I don't exactly understand your data, but the principle is very simple.

What formula are you going to use to calculate the confidence interval?

For example, if you use the Normal approximation (better use the Wilson score)

p̂±z*sqr( p̂(1-p̂)/n)

MOE=z*sqr( p̂(1-p̂)/n)

SE, standard error, is the standard deviation of the sampling distribution of the statistic, in this case, p̂

 

[Ieva]

I don't exactly understand your data, but the principle is very simple.

What formula are you going to use to calculate the confidence interval?

For example, if you use the Normal approximation (better use the Wilson score)

p±z*sqr( p̂(1-p̂)/n)

MOE=z*sqr( p̂(1-p̂)/n)

SE, standard error, is the standard deviation of the sampling distribution of the statistic, in this case, p̂

So, in this case the p value will be the st. deviation for the sample size that is chosen know? This is stratified sample, and it was said, that I need to use proportional allocation to calculate the sample size.

 

[obh]

There is no p-value in the formula.
p̂ -is the estimated proportion

 

[Ieva]

There is no p-value in the formula.
p̂ -is the estimated proportion

Sorry, I didn't mean p-value, what does p represent in the formula?

 

[obh]

As I wrote p̂ -is the sample proportion

 

[Ieva]

Your formula: p±z*sqr( p̂(1-p̂)/n). If p is estimated proportion, then I assume p is the real propotion, but how do I obtain it?

 

[obh]

Sorry, it is always p̂.
PS Wilson score interval is better, but probably for sample size, you may use the normal approximation I wrote before.

 

[Ieva]

Ok. so, in this case, where the sample is stratified, I need to approximate the needed sample for each strata and then just sum it. For example, if n1/N1 = 14/55 = 0.255. Then n_hat = 0.255 +/- 1.96 * 4 = 0.255 +/- 7.84 = (7.585; 8.095). Does it make sense. to sum all the lower bounds and upper bound to obtain the sample size interval? Also, am I right, to equal SE = sqr( p̂(1-p̂)/n)?

 

[obh]

SE is sqr( p̂(1-p̂)/n)
Just to ensure, can you please tell me what is n1,N1, n2, N2, m3 , N3?

1st group - 80 ,68, 72,

What is 80? what is 68 ?

 

[Ieva]

SE is sqr( p̂(1-p̂)/n)
Just to ensure, can you please tell me what is n1,N1, n2, N2, m3 , N3?


What is 80? what is 68 ?

n1 - 1st strata (group) sample size, n2 - 2nd strata sample size, n3 = 3rd strata sample size. N1 - 1st strata population size, N2 - 2nd strata population size, N3 - 3rd strata population size.

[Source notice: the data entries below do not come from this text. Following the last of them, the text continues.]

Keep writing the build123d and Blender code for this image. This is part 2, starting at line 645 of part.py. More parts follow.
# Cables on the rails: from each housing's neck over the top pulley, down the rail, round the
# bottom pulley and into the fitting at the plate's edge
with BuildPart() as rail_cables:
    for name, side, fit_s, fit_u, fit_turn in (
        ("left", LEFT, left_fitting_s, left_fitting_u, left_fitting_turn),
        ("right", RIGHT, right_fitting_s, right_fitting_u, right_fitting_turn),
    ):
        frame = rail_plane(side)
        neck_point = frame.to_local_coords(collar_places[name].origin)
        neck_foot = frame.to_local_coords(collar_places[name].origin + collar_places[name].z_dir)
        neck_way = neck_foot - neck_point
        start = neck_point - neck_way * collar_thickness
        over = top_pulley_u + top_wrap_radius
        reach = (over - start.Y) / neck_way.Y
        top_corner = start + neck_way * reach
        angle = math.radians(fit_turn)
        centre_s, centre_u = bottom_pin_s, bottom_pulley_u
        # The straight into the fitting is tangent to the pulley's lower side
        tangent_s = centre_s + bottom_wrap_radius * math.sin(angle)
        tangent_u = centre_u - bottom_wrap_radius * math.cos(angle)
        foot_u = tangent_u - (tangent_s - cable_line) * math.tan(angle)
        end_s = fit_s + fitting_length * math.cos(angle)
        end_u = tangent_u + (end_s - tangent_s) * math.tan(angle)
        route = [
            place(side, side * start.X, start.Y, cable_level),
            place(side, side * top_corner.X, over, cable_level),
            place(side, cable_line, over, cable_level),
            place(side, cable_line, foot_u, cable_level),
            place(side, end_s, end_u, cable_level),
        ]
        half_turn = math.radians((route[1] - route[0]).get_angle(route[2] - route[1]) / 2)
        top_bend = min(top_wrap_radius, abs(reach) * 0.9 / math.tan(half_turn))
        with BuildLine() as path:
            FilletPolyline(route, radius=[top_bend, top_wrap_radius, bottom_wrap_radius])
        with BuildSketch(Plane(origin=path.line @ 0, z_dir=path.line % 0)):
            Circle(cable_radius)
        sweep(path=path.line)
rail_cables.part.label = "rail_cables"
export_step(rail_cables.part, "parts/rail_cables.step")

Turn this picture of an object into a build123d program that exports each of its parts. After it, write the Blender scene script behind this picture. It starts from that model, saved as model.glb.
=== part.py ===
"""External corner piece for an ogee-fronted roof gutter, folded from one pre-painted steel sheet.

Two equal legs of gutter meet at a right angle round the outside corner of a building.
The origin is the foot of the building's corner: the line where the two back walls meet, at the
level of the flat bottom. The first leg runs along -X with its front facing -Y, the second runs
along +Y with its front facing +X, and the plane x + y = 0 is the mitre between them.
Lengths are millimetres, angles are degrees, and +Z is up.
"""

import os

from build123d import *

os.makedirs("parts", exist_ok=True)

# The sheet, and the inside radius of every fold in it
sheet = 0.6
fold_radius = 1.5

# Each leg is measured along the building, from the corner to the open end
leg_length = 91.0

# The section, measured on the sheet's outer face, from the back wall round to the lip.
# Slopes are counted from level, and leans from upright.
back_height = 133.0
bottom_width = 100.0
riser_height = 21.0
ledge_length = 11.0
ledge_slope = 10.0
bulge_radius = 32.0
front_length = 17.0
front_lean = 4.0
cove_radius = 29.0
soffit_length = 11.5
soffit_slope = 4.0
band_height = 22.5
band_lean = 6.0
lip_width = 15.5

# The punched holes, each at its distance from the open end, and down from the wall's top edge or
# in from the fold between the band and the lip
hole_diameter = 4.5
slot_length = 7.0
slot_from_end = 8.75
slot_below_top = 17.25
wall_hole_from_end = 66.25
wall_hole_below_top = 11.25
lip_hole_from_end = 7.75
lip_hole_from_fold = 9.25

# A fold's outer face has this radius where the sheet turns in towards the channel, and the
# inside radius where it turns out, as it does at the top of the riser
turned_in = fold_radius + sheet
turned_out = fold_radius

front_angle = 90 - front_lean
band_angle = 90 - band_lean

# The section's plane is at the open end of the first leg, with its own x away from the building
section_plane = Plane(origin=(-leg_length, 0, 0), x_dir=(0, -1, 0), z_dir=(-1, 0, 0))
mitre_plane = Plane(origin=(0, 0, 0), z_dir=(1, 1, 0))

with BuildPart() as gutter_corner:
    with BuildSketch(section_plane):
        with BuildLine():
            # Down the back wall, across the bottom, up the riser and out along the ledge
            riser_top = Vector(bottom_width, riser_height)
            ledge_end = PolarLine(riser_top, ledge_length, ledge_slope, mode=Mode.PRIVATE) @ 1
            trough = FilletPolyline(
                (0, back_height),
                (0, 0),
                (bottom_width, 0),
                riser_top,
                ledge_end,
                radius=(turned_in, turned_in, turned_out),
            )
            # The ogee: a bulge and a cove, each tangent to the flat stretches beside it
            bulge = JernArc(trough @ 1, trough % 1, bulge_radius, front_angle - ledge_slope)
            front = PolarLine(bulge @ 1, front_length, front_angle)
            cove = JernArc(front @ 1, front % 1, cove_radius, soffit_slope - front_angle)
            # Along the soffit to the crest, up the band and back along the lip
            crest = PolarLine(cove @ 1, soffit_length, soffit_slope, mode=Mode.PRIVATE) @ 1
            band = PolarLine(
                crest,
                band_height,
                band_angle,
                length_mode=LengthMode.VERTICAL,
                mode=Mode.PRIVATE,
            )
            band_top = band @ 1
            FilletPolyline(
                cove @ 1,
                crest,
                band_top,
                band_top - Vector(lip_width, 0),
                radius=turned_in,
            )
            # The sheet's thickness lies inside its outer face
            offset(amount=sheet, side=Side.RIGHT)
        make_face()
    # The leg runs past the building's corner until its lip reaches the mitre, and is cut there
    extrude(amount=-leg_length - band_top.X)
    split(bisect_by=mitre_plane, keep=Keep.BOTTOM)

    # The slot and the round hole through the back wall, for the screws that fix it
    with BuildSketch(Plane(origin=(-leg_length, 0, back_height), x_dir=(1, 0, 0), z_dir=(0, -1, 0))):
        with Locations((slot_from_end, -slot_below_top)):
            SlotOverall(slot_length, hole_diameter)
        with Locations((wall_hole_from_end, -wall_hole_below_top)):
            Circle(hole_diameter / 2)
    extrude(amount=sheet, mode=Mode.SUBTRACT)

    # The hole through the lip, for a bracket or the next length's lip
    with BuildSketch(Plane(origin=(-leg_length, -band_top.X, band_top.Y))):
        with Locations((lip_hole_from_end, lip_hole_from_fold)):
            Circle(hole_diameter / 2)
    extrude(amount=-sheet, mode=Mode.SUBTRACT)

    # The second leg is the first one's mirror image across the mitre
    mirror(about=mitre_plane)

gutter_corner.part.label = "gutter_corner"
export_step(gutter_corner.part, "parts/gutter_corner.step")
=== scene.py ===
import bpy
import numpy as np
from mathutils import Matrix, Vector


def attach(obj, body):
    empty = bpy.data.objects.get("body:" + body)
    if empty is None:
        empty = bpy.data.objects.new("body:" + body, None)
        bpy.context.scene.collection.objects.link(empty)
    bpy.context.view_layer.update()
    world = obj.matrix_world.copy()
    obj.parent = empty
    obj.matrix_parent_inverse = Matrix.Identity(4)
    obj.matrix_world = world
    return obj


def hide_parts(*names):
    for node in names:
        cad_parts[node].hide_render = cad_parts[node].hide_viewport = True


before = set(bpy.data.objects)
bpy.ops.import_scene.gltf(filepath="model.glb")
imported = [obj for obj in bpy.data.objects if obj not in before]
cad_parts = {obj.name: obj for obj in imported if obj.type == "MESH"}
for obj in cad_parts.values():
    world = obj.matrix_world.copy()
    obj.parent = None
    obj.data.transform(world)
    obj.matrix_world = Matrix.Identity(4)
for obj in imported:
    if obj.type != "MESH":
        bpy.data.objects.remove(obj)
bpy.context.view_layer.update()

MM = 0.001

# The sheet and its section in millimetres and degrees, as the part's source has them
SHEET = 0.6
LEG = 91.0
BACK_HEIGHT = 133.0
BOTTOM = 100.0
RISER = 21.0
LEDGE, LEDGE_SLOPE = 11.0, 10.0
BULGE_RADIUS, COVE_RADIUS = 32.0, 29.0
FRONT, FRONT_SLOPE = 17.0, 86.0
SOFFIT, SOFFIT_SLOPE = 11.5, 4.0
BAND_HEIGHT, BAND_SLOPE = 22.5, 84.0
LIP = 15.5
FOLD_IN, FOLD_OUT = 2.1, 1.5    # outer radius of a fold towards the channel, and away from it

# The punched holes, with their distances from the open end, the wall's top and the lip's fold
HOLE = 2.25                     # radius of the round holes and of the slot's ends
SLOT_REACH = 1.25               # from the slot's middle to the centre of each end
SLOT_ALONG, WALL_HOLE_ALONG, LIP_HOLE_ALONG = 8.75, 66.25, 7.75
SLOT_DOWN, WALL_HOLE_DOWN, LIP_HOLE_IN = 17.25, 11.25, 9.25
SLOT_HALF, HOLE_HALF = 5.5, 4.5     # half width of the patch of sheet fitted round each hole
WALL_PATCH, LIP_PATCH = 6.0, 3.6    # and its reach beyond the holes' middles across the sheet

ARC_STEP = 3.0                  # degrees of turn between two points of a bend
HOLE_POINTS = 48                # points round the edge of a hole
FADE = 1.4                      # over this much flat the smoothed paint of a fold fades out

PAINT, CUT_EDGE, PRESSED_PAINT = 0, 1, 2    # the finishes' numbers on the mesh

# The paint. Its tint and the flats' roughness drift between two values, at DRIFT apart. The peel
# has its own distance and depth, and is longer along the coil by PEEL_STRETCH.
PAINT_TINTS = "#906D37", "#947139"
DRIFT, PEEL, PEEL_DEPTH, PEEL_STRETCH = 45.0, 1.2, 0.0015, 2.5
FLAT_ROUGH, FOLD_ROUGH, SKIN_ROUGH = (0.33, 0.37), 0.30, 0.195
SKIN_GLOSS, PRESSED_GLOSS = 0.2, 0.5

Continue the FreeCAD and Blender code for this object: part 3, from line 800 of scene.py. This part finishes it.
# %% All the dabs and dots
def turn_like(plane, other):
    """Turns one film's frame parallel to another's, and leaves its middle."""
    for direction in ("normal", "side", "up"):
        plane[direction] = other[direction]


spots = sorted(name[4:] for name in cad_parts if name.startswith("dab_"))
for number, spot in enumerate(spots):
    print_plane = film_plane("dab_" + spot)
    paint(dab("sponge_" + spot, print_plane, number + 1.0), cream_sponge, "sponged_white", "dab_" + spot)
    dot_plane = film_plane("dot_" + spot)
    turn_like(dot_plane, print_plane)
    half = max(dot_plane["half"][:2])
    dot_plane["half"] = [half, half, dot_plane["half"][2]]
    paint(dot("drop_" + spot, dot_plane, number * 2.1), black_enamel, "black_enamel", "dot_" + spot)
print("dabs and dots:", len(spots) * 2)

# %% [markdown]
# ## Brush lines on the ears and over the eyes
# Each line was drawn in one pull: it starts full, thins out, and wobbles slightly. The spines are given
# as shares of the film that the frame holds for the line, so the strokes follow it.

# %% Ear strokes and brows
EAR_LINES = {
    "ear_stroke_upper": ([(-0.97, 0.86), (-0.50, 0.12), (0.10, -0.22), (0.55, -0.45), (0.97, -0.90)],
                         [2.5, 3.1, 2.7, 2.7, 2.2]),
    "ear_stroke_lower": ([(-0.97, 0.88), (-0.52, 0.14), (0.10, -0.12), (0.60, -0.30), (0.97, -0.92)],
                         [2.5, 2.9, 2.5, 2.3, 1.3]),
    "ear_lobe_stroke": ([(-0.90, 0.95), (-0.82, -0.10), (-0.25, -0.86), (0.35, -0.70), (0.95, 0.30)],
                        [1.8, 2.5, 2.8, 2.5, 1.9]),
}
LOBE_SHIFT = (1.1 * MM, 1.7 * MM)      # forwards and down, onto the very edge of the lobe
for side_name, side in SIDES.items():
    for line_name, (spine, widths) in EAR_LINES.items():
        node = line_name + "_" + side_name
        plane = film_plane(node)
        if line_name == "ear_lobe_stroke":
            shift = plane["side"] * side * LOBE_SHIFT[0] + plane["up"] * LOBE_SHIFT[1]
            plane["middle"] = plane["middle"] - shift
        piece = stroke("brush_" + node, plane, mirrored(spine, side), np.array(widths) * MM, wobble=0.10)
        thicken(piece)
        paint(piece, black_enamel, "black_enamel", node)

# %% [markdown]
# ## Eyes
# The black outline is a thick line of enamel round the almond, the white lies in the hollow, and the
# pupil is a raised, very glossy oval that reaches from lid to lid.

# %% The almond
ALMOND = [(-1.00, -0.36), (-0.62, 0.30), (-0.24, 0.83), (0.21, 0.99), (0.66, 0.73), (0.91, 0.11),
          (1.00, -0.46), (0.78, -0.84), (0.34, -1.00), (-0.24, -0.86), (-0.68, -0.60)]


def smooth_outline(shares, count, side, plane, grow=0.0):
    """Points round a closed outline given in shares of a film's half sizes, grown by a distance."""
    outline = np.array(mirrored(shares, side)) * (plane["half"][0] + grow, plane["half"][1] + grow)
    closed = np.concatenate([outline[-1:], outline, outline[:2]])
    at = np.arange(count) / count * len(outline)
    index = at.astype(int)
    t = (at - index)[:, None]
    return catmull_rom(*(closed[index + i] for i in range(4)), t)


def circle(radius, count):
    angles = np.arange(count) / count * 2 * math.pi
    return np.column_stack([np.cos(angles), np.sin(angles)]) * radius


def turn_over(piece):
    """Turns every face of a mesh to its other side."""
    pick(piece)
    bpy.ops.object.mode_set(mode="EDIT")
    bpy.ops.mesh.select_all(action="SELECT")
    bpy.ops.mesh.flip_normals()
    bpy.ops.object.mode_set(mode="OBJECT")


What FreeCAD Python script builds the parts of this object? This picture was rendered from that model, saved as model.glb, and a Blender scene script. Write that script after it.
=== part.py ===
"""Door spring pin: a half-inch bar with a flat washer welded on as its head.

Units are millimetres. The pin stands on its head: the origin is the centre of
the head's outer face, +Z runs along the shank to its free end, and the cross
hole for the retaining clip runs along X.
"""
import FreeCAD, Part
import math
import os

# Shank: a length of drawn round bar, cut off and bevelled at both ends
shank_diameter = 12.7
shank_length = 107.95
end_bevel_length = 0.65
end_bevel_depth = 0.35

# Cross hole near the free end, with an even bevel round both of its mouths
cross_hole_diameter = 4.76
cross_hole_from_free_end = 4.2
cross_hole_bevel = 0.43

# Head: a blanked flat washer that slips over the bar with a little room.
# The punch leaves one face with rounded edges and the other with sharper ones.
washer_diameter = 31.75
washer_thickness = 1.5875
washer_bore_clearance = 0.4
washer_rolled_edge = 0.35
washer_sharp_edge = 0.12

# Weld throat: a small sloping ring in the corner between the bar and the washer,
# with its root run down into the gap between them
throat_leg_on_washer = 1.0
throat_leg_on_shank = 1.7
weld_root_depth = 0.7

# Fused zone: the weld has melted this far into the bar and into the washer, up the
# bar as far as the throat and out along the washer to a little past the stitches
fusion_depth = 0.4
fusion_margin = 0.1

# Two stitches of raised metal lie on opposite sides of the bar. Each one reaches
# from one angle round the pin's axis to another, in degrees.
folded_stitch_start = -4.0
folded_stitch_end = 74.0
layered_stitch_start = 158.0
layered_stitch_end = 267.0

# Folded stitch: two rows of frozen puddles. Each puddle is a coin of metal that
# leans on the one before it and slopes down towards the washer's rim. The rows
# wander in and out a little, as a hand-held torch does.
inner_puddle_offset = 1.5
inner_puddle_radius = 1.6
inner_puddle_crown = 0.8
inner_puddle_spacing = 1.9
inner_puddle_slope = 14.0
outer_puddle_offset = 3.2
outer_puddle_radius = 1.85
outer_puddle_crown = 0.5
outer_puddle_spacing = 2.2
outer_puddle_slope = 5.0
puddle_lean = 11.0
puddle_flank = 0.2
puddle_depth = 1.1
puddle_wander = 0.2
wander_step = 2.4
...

So the initial problem: The school wants to determine average mark for 6th grade students. The total population N = 200. The whole of the population ( 6th grade students) is divided into three groups: I, II, III. I needed to estimate the average mark for a 6th grade student. I computed and it's equal to y_mean = 59. 989. ( I used the formula y_mean = 1/N * y_total_strata). Where y_total_strata is estimate for the total scores in the population. y_total_strata = SUM(Nh*y_strata_h), where y_strata_h is the mean of each strata in the sample and Nh is total population size for each strata. (h - strata).
I also computed the st. error for n = 50, SE = 2.299. Now, I need to find the sample size n, so that the SE would be equal to 4 (points ).

 

[obh]

Hi Leva,

In this case, it is a mean confidence interval (not a proportion)

What is the difference between N1 and N2? what do you mean by different strata? different student characters?
What is the difference between the 3 groups?
Why do you want to have SE=4? in my opinion, for a confidence interval, it is more tangible to define the required MOE? ( CI is: Average ± MOE)
Mean CI Formula

 

[Ieva]

No, it is not mean confidence interval. I need to find sample size n, so that standard error would be 4 points within the estimated mean with confidence level 95%. The problem doesn't state the differences between groups 1,2 and 3.

 

[obh]

Hi Leva,

Is it an assignment, or a real problem?
The confidence level is related to the confidence interval. the standard deviation of the mean (SE) is not related to the confidence level.

The SE, standard deviation of the average is S/√n